→ **WHAT IS REQUIRED**: Go over the listing below line by line and tally those containing "parts". Give only the tally.

(Saved entries)
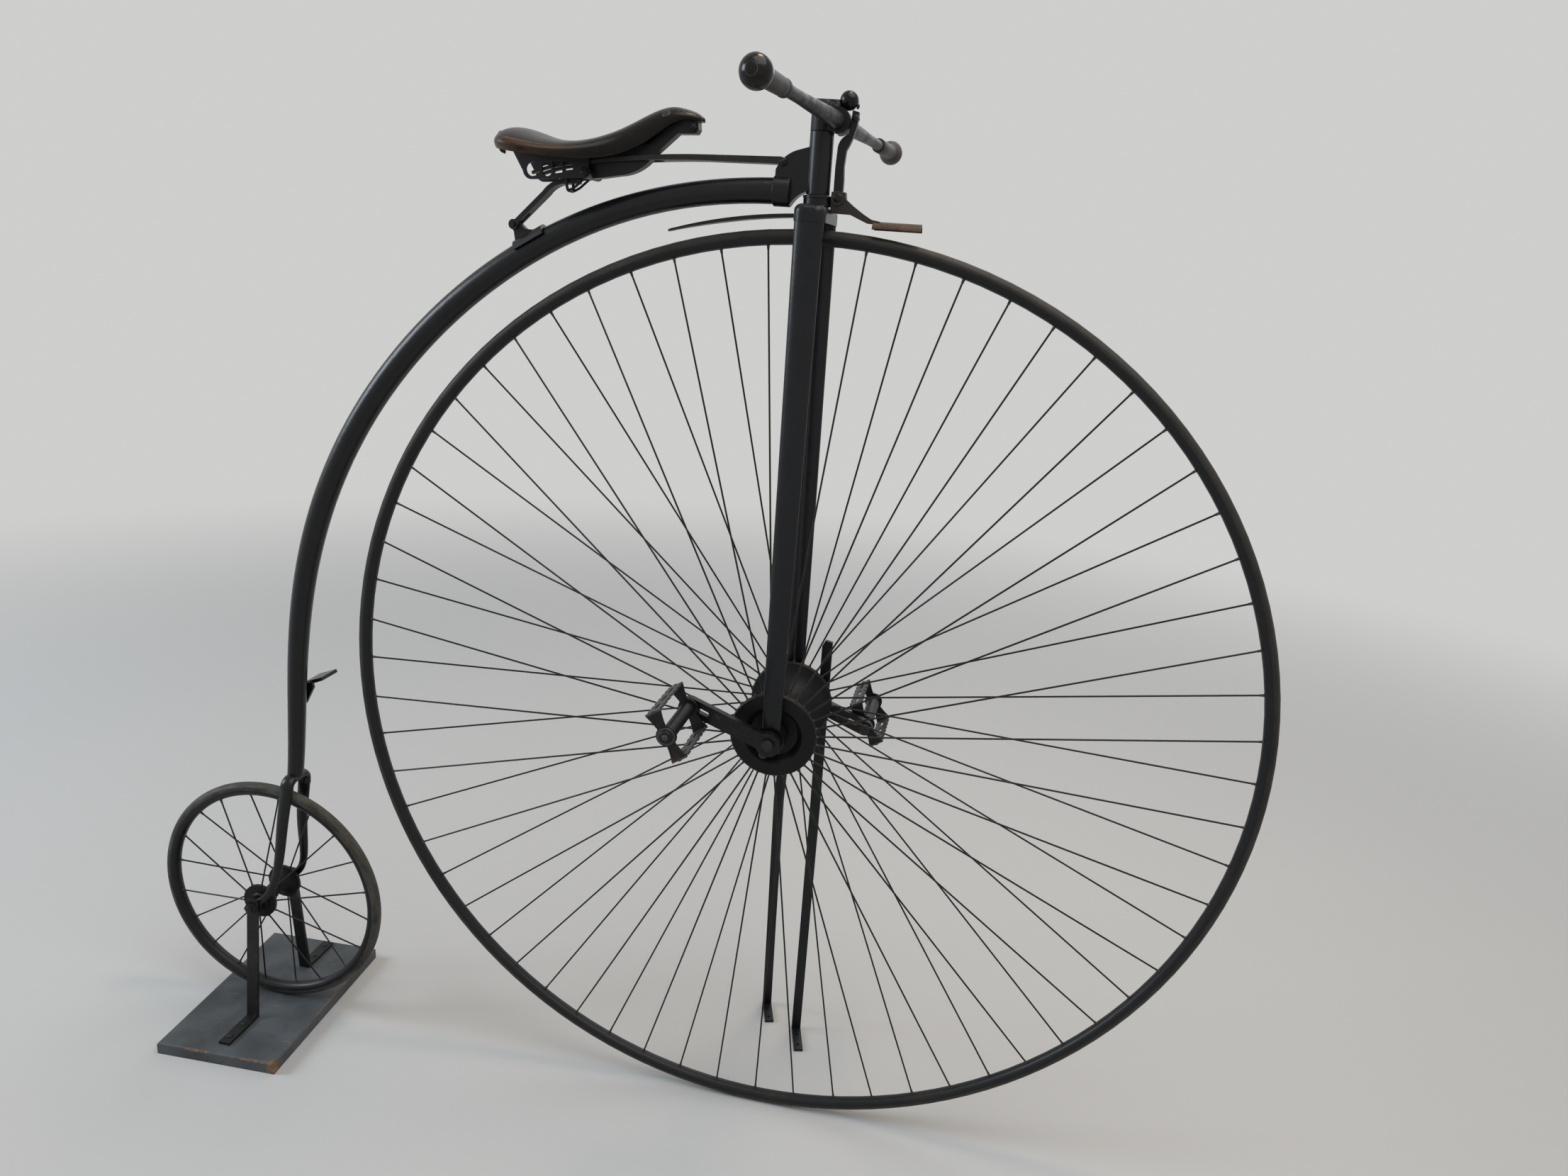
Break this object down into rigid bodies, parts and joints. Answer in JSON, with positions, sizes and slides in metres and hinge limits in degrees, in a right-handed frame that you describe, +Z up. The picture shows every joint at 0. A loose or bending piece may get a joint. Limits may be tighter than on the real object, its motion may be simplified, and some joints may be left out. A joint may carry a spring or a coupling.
{
  "type": "penny farthing bicycle",
  "caption": "High-wheel bicycle with a large spoked front wheel, small rear wheel, curved backbone and leather saddle, standing on iron legs and a rear plank.",
  "frame": {"origin": "on the floor, in the middle of the bicycle's length and width", "axes": "+X forward, +Y to the rider's left, +Z up; both wheels' axles lie along Y"},
  "size_m": [1.6992, 0.6812, 1.483],
  "materials": {
    "frame_black": "satin black enamel, worn and slightly blue",
    "hub_black": "dull black enamel over steel, dusty in the hollows",
    "tyre_rubber": "solid rubber, dry, grey-brown and scuffed",
    "machined_steel": "dark worn steel",
    "pedal_steel": "dull grey steel with rubbed edges",
    "bar_steel": "worn dark steel with a brown tarnish",
    "spoon_steel": "brown steel, rubbed and lightly rusted",
    "handle_black": "polished black horn",
    "stand_steel": "black painted flat bar",
    "saddle_iron": "black enamel over cast iron and spring steel",
    "leather_brown": "waxed dark brown leather",
    "plank_paint": "worn blue-grey paint over bare softwood"
  },
  "bodies": {
    "frame": {"backbone": "frame_black", "head_lug": "frame_black", "rear_fork": "frame_black", "rear_axle": "machined_steel", "axle_nuts": "machined_steel", "stand_board": "plank_paint", "rear_brackets": "stand_steel", "step": "frame_black", "saddle_spring": "saddle_iron", "saddle_cradle": "saddle_iron", "rear_leg": "saddle_iron", "leg_clamp": "saddle_iron", "saddle_leather": "leather_brown"},
    "fork": {"front_fork": "frame_black", "steering_stem": "frame_black", "handlebar": "bar_steel", "handles": "handle_black", "bar_clamp": "frame_black", "brake_lever": "bar_steel", "brake_spoon": "spoon_steel", "rear_tongue": "frame_black", "stand_yoke": "stand_steel", "stand_leg_front": "stand_steel", "stand_leg_rear": "stand_steel"},
    "front_wheel": {"front_tyre": "tyre_rubber", "front_rim": "hub_black", "front_hub": "hub_black", "front_axle": "machined_steel", "cranks": "machined_steel", "pedal_pins": "machined_steel"},
    "rear_wheel": {"rear_tyre": "tyre_rubber", "rear_rim": "hub_black", "rear_hub": "hub_black"},
    "pedal_right": {"pedal_frame_right": "pedal_steel", "pedal_treads_right": "pedal_steel"},
    "pedal_left": {"pedal_frame_left": "pedal_steel", "pedal_treads_left": "pedal_steel"}
  },
  "joints": [
    {"name": "steering", "type": "hinge", "parent": "frame", "child": "fork", "pos_m": [0.18465, 0, 1.398], "axis": [0, 0, 1], "range_deg": [-30, 30]},
    {"name": "front_wheel_spin", "type": "hinge", "parent": "fork", "child": "front_wheel", "pos_m": [0.18915, 0, 0.6605], "axis": [0, 1, 0], "continuous": true},
    {"name": "rear_wheel_spin", "type": "hinge", "parent": "frame", "child": "rear_wheel", "pos_m": [-0.65265, 0, 0.2165], "axis": [0, 1, 0], "continuous": true},
    {"name": "pedal_right_spin", "type": "hinge", "parent": "front_wheel", "child": "pedal_right", "pos_m": [0.07956, -0.1585, 0.70147], "axis": [0, 1, 0], "continuous": true},
    {"name": "pedal_left_spin", "type": "hinge", "parent": "front_wheel", "child": "pedal_left", "pos_m": [0.29874, 0.1585, 0.61953], "axis": [0, 1, 0], "continuous": true}
  ]
}
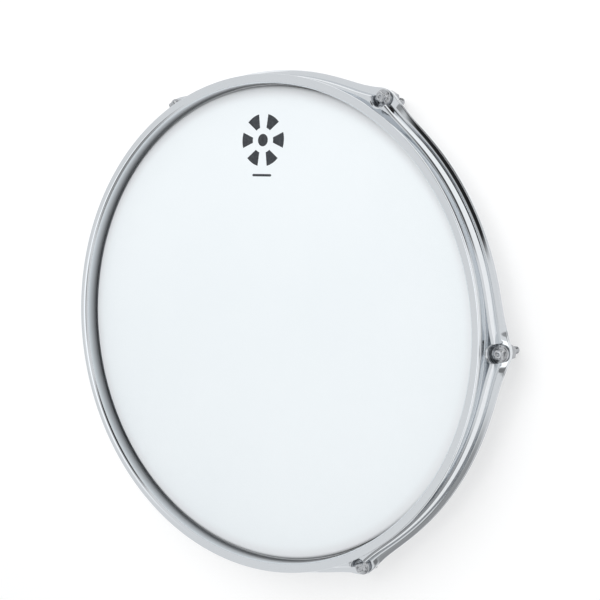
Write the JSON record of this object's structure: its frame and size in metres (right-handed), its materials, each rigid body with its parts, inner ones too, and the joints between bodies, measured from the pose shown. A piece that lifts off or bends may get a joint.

→ **FULL RESPONSE**: 2